What is being asked: The listing below is to be output in its exact form.

Dataset section:
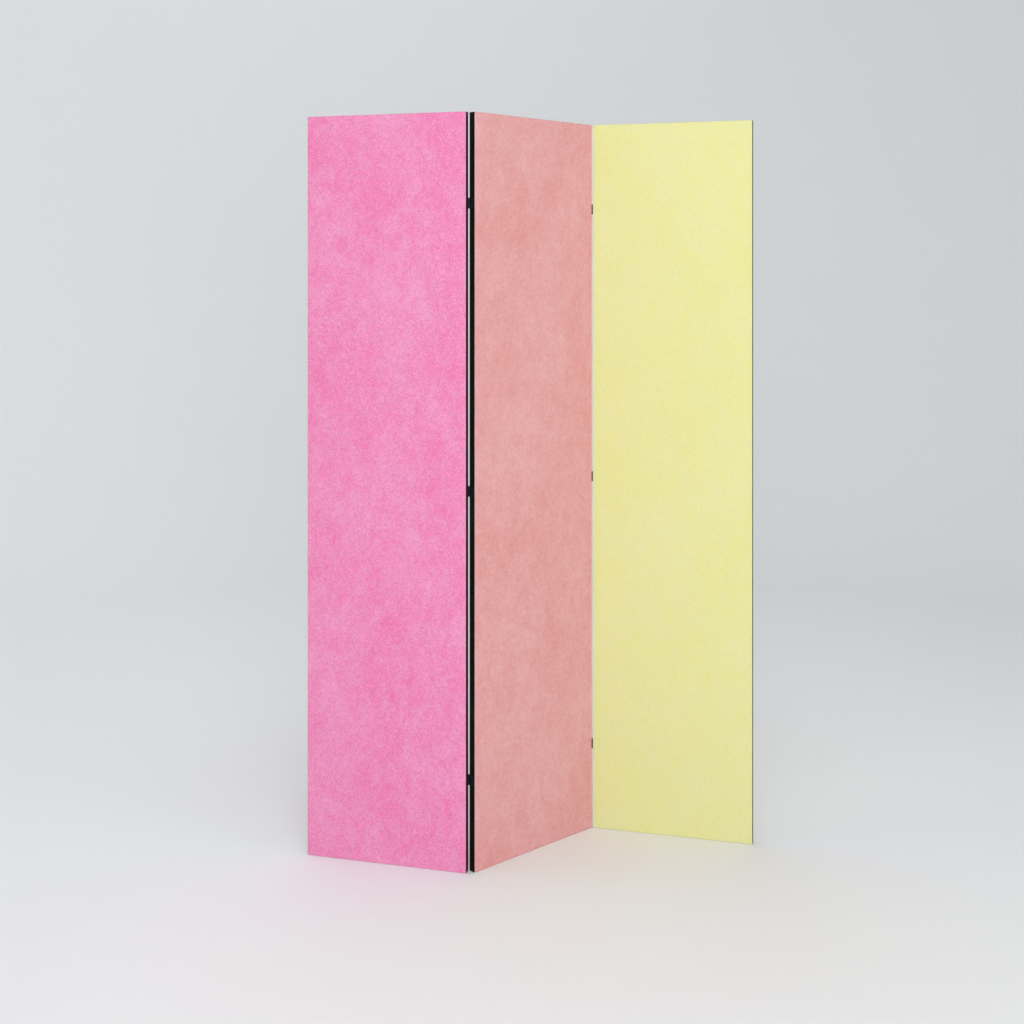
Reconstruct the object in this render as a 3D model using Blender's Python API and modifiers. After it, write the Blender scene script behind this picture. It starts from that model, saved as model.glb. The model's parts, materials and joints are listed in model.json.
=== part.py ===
"""Three-leaf folding screen: three tall cloth-faced leaves joined in a zigzag by six small butt hinges.

Z is up and the floor is z = 0. The origin is on the floor under the middle of the centre leaf.
Looking along +Y, the left fold stands towards the viewer and has its hinge pins behind the leaves,
and the right fold stands away from the viewer and has its pins in front of them.
"""

import math

import bmesh
import bpy
from mathutils import Matrix, Vector

# One leaf, outside sizes.
LEAF_WIDTH = 0.406
LEAF_HEIGHT = 1.800
LEAF_THICKNESS = 0.019
FOLD_ANGLE = math.radians(60)

# What a leaf is made of.
CLOTH_THICKNESS = 0.0005
FIT_GAP = 0.0003
FRAME_DEPTH = LEAF_THICKNESS - 2 * (CLOTH_THICKNESS + FIT_GAP)
STILE_WIDTH = 0.032
RAIL_HEIGHT = 0.032
CROSS_RAIL_HEIGHTS = {"lower": LEAF_HEIGHT / 3, "upper": 2 * LEAF_HEIGHT / 3}
CLOTH_MARGIN = 0.0003
ARRIS_ROUND = 0.0006
ARRIS_STEPS = 2

# Where a hinge pin runs, from the corner of each leaf that it joins.
PIN_PAST_EDGE = 0.0010
PIN_OFF_FACE = 0.0007

# One butt hinge.
HINGE_HEIGHT = 0.025
HINGE_END_INSET = 0.216
HINGE_HEIGHTS = {
    "bottom": HINGE_END_INSET,
    "middle": LEAF_HEIGHT / 2,
    "top": LEAF_HEIGHT - HINGE_END_INSET,
}
KNUCKLES = 3
CENTRE_KNUCKLES = (1,)
SIDE_KNUCKLES = (0, 2)
KNUCKLE_RADIUS = 0.0013
BORE_RADIUS = 0.0007
KNUCKLE_GAP = 0.0002
PLATE_THICKNESS = 0.0005
PLATE_WIDTH = 0.013
PLATE_START = 0.0016
SCREW_SPACING = 0.015
SCREW_HOLE_RADII = (0.0018, 0.0024)
PIN_RADIUS = 0.00062
PIN_HEAD_RADIUS = 0.0012
PIN_HEAD_HEIGHT = 0.0005
PIN_CROWN_SHARE = 0.65
PIN_CHAMFER_SHARE = 0.4
PIN_HEAD_GAP = 0.0001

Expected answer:
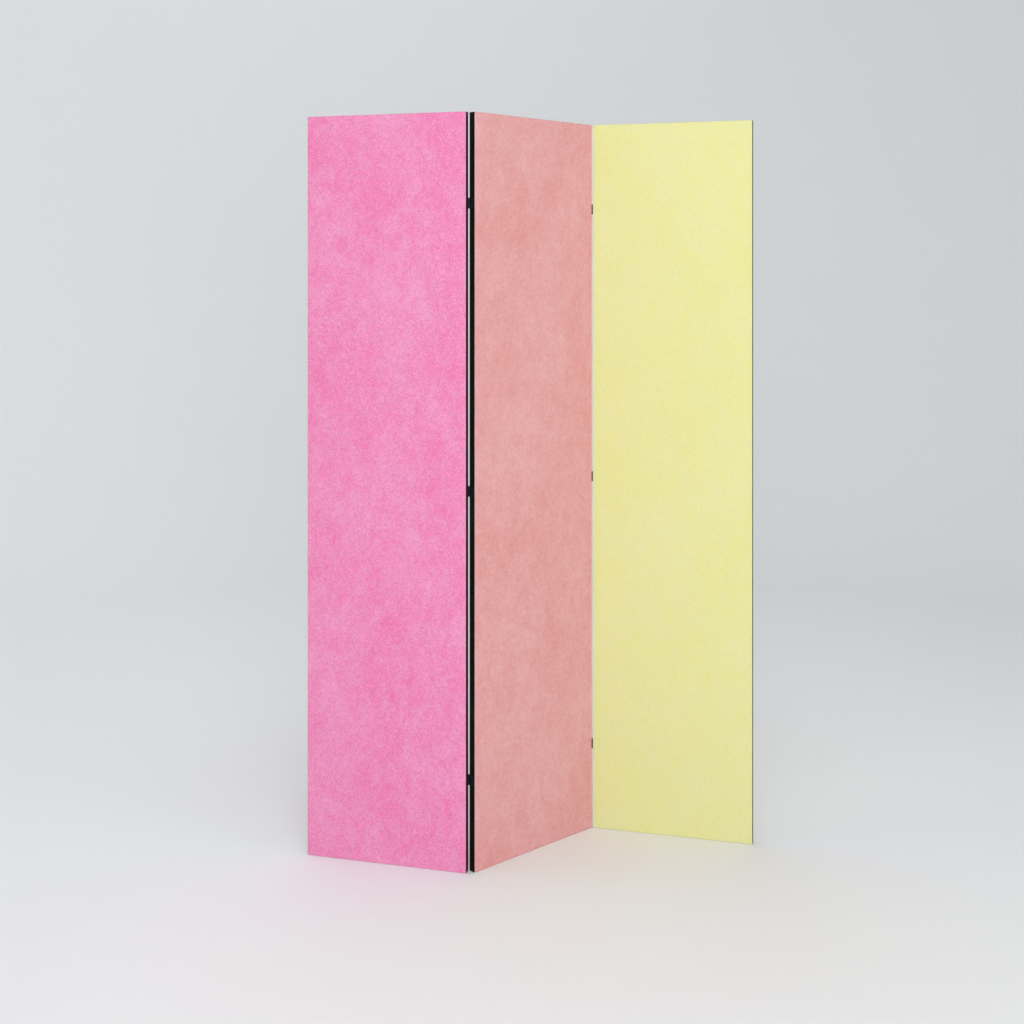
Reconstruct the object in this render as a 3D model using Blender's Python API and modifiers. After it, write the Blender scene script behind this picture. It starts from that model, saved as model.glb. The model's parts, materials and joints are listed in model.json.
=== part.py ===
"""Three-leaf folding screen: three tall cloth-faced leaves joined in a zigzag by six small butt hinges.

Z is up and the floor is z = 0. The origin is on the floor under the middle of the centre leaf.
Looking along +Y, the left fold stands towards the viewer and has its hinge pins behind the leaves,
and the right fold stands away from the viewer and has its pins in front of them.
"""

import math

import bmesh
import bpy
from mathutils import Matrix, Vector

# One leaf, outside sizes.
LEAF_WIDTH = 0.406
LEAF_HEIGHT = 1.800
LEAF_THICKNESS = 0.019
FOLD_ANGLE = math.radians(60)

# What a leaf is made of.
CLOTH_THICKNESS = 0.0005
FIT_GAP = 0.0003
FRAME_DEPTH = LEAF_THICKNESS - 2 * (CLOTH_THICKNESS + FIT_GAP)
STILE_WIDTH = 0.032
RAIL_HEIGHT = 0.032
CROSS_RAIL_HEIGHTS = {"lower": LEAF_HEIGHT / 3, "upper": 2 * LEAF_HEIGHT / 3}
CLOTH_MARGIN = 0.0003
ARRIS_ROUND = 0.0006
ARRIS_STEPS = 2

# Where a hinge pin runs, from the corner of each leaf that it joins.
PIN_PAST_EDGE = 0.0010
PIN_OFF_FACE = 0.0007

# One butt hinge.
HINGE_HEIGHT = 0.025
HINGE_END_INSET = 0.216
HINGE_HEIGHTS = {
    "bottom": HINGE_END_INSET,
    "middle": LEAF_HEIGHT / 2,
    "top": LEAF_HEIGHT - HINGE_END_INSET,
}
KNUCKLES = 3
CENTRE_KNUCKLES = (1,)
SIDE_KNUCKLES = (0, 2)
KNUCKLE_RADIUS = 0.0013
BORE_RADIUS = 0.0007
KNUCKLE_GAP = 0.0002
PLATE_THICKNESS = 0.0005
PLATE_WIDTH = 0.013
PLATE_START = 0.0016
SCREW_SPACING = 0.015
SCREW_HOLE_RADII = (0.0018, 0.0024)
PIN_RADIUS = 0.00062
PIN_HEAD_RADIUS = 0.0012
PIN_HEAD_HEIGHT = 0.0005
PIN_CROWN_SHARE = 0.65
PIN_CHAMFER_SHARE = 0.4
PIN_HEAD_GAP = 0.0001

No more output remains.